● **Task to carry out**
Every line in the listing below from the one with "for name, make" through the one with "record = json.load(file)" is to be reproduced exactly, both ends included; leave out the rest.

● **Supplied material**
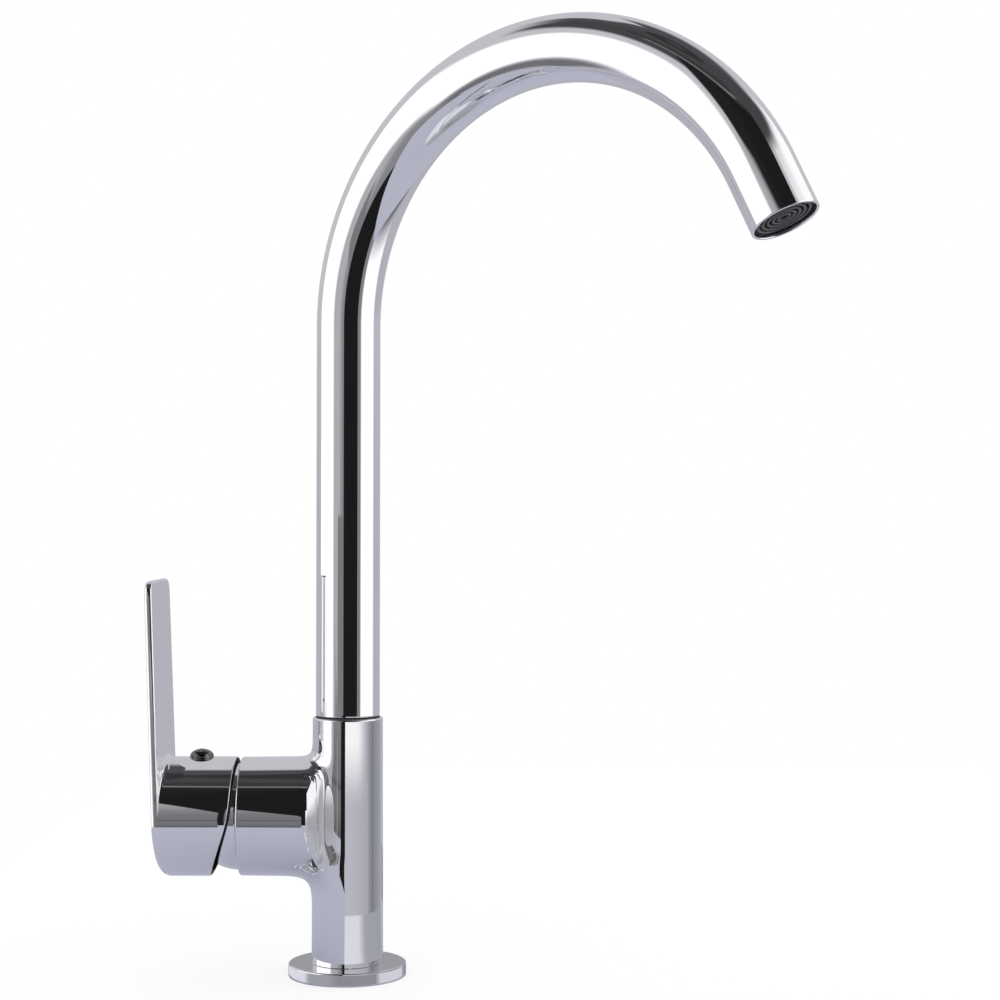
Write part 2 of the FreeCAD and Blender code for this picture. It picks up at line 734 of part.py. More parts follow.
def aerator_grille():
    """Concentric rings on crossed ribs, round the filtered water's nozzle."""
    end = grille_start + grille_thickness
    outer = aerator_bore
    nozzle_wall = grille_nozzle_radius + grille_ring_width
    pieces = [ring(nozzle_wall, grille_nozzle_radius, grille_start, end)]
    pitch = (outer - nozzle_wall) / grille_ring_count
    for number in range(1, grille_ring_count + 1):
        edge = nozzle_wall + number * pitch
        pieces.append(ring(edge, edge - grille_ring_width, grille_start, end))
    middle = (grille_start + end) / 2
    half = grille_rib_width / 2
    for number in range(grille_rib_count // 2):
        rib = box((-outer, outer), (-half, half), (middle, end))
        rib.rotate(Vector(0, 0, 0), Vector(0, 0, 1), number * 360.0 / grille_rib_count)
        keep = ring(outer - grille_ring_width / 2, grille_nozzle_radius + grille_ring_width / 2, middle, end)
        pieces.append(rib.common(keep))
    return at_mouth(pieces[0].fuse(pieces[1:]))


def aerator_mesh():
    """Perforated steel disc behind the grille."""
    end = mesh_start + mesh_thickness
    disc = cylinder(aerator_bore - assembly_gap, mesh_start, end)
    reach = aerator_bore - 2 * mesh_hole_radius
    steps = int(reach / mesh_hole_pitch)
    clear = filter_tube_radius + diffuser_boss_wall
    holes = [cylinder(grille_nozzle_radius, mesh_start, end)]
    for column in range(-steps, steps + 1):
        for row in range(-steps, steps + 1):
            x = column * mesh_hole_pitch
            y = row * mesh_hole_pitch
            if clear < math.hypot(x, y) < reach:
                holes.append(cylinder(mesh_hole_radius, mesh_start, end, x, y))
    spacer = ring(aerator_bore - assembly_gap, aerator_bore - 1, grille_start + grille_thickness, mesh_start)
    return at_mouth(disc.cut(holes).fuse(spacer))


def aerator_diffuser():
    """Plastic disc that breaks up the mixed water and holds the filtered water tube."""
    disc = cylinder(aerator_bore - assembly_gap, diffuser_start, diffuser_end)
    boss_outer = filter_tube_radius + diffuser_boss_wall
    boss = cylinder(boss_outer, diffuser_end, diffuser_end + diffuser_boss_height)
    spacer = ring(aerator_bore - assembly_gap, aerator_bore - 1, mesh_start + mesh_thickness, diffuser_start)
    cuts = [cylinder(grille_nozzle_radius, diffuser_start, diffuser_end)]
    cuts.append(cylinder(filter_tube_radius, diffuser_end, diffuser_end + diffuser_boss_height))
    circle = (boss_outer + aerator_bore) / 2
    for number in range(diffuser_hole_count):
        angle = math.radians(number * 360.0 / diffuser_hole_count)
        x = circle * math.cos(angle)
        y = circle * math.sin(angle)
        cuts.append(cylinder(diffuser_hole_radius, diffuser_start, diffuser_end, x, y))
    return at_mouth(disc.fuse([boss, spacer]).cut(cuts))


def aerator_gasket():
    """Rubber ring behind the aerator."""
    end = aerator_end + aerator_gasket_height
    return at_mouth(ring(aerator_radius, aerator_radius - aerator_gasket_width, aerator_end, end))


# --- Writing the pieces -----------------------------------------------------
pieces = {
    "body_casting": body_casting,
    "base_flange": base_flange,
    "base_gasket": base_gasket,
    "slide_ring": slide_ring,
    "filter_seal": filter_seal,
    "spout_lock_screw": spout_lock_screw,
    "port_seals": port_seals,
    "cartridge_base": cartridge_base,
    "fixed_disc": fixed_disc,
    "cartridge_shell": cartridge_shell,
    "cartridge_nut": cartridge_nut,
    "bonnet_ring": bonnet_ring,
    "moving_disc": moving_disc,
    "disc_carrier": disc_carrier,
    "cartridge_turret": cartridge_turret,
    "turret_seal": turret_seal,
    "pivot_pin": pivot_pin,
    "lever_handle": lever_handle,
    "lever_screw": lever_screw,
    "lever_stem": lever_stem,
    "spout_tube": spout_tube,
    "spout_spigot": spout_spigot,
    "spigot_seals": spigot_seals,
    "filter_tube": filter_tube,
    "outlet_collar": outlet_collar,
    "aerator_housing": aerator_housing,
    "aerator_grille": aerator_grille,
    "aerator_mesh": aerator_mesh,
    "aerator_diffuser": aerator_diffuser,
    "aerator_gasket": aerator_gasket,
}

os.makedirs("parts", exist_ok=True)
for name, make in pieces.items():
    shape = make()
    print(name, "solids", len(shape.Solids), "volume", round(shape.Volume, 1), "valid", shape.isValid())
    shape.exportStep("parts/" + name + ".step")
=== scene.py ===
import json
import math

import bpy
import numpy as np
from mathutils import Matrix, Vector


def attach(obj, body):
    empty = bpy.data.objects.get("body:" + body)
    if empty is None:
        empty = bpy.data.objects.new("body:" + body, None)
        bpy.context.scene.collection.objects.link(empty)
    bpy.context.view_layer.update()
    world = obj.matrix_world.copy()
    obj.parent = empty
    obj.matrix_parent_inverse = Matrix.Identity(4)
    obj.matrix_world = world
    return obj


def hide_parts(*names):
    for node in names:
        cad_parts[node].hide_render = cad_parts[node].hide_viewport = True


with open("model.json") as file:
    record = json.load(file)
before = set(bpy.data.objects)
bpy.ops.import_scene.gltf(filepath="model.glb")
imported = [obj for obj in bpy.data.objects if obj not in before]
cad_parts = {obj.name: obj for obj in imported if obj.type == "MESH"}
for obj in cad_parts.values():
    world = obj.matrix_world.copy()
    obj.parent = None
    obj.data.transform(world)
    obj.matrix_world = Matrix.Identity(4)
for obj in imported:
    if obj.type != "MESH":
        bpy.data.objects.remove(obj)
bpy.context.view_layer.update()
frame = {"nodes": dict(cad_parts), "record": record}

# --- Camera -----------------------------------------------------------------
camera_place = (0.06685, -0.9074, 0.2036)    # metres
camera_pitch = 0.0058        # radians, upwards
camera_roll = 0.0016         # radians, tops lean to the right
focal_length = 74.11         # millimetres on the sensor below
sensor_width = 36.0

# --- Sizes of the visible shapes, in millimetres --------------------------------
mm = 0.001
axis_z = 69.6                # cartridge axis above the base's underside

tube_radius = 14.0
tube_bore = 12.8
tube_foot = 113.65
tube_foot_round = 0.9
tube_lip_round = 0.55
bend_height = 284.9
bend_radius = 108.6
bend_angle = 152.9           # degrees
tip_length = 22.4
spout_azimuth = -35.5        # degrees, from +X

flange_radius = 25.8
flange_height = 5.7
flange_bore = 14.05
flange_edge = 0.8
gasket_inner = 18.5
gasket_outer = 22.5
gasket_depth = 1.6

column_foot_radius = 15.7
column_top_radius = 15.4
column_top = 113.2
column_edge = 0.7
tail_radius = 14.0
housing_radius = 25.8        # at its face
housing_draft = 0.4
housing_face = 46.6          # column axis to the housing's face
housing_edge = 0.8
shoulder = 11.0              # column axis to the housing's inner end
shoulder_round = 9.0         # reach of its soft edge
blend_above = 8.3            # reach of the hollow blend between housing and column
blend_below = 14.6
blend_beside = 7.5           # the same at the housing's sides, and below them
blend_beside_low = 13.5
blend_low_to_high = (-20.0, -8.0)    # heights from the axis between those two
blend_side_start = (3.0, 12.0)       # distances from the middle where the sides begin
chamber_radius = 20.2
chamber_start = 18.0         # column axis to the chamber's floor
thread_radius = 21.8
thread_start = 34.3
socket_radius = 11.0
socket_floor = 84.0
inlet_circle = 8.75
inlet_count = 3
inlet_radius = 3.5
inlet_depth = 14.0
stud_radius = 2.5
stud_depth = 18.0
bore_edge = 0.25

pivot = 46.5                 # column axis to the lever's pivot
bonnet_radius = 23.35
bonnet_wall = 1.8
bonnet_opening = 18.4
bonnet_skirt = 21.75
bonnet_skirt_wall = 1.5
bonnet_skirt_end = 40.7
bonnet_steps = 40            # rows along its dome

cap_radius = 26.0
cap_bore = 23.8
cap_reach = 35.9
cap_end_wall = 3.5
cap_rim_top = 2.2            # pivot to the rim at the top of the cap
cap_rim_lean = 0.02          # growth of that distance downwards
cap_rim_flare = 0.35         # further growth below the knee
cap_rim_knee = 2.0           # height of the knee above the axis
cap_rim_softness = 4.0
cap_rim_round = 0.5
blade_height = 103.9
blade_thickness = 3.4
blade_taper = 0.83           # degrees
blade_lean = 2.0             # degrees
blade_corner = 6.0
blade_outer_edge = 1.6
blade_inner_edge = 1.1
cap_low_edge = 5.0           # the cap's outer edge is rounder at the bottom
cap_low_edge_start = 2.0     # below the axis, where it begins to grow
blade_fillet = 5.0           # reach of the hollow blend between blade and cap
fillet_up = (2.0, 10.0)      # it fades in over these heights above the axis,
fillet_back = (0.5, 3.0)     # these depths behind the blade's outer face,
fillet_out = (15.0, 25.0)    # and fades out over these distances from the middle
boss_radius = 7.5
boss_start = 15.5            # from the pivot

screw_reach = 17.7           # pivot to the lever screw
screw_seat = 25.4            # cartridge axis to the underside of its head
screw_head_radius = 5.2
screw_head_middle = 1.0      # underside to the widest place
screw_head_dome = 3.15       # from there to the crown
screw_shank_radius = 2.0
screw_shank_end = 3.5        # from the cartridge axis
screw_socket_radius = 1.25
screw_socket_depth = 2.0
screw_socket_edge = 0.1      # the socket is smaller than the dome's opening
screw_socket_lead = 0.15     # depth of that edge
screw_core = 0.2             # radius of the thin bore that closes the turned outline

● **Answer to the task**
for name, make in pieces.items():
    shape = make()
    print(name, "solids", len(shape.Solids), "volume", round(shape.Volume, 1), "valid", shape.isValid())
    shape.exportStep("parts/" + name + ".step")
=== scene.py ===
import json
import math

import bpy
import numpy as np
from mathutils import Matrix, Vector


def attach(obj, body):
    empty = bpy.data.objects.get("body:" + body)
    if empty is None:
        empty = bpy.data.objects.new("body:" + body, None)
        bpy.context.scene.collection.objects.link(empty)
    bpy.context.view_layer.update()
    world = obj.matrix_world.copy()
    obj.parent = empty
    obj.matrix_parent_inverse = Matrix.Identity(4)
    obj.matrix_world = world
    return obj


def hide_parts(*names):
    for node in names:
        cad_parts[node].hide_render = cad_parts[node].hide_viewport = True


with open("model.json") as file:
    record = json.load(file)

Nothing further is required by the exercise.